Do you know what the best part of a sale is? Its limited duration. They do not go on indefinitely. You have a short amount of time to make a decision, because indecision may result in you having to pay more in the end.

It’s why stores have rolling sales in different departments and for different seasons. Sales naturally work as a reason or motivation to drive shoppers into action. If an item is always 10% off, there really isn’t a sale – that’s just its new price.

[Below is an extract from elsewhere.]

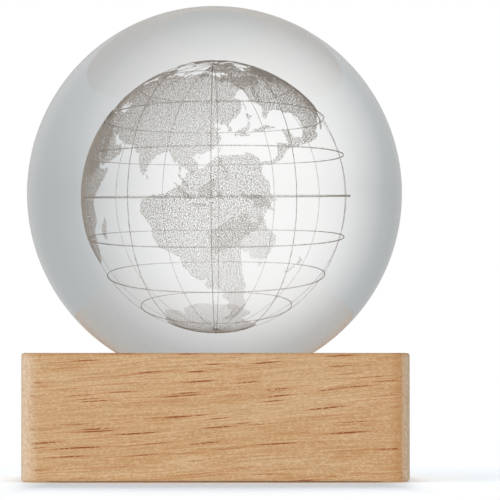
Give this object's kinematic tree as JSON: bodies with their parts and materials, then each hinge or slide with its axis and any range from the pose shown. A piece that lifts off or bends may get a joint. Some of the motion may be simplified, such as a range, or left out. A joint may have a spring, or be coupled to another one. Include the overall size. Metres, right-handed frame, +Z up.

The market has its volatility. I liken it to the ocean. From the shore, the ocean often looks flat and calm. Sure a storm kicks up the waves now and again, but overall it looks “flat as a pancake”. Yet sailors and mariners know that the open ocean is far from calm and flat. It is tumultuous and lively. Sailors must be ever on the lookout for rogue waves that move opposite the others and threaten to capsize even the largest of vessels.

The market also offers its own sales at times, like we are seeing now. When I get a private message asking me what someone should do who is down 20% this year, I always try to remind them that so is the rest of the market. As the ocean’s waves move all boats, so does the market most portfolios. As an income investor, we may be matching the market’s price movements but we get paid a much better rate to wait. Furthermore, reinvesting in a down market rapidly boosts our income as each dollar now produces more dollars than it did even a few months ago.

This means it’s offering us a limited-time sale, and we best act to maximize our income per dollar – also known as yield.

Let’s look at two excellent places to do just that.

Pick #1: PDI – Yield 13.9%

I can’t repeat it enough: lower bond prices lead to higher returns and higher income for bond investors. Low bond prices cause higher income, high bond prices reduce income.

PIMCO Dynamic Income Fund (PDI) share price and NAV are both close to all-time lows. Yet when we look at PDI’s cash flow, it is as strong as ever. PDI’s UNII (undistributed net investment income) stands at $0.94, implying that investors can anticipate a special dividend for Christmas.

PDI’s distribution coverage for the past six months was over 150%!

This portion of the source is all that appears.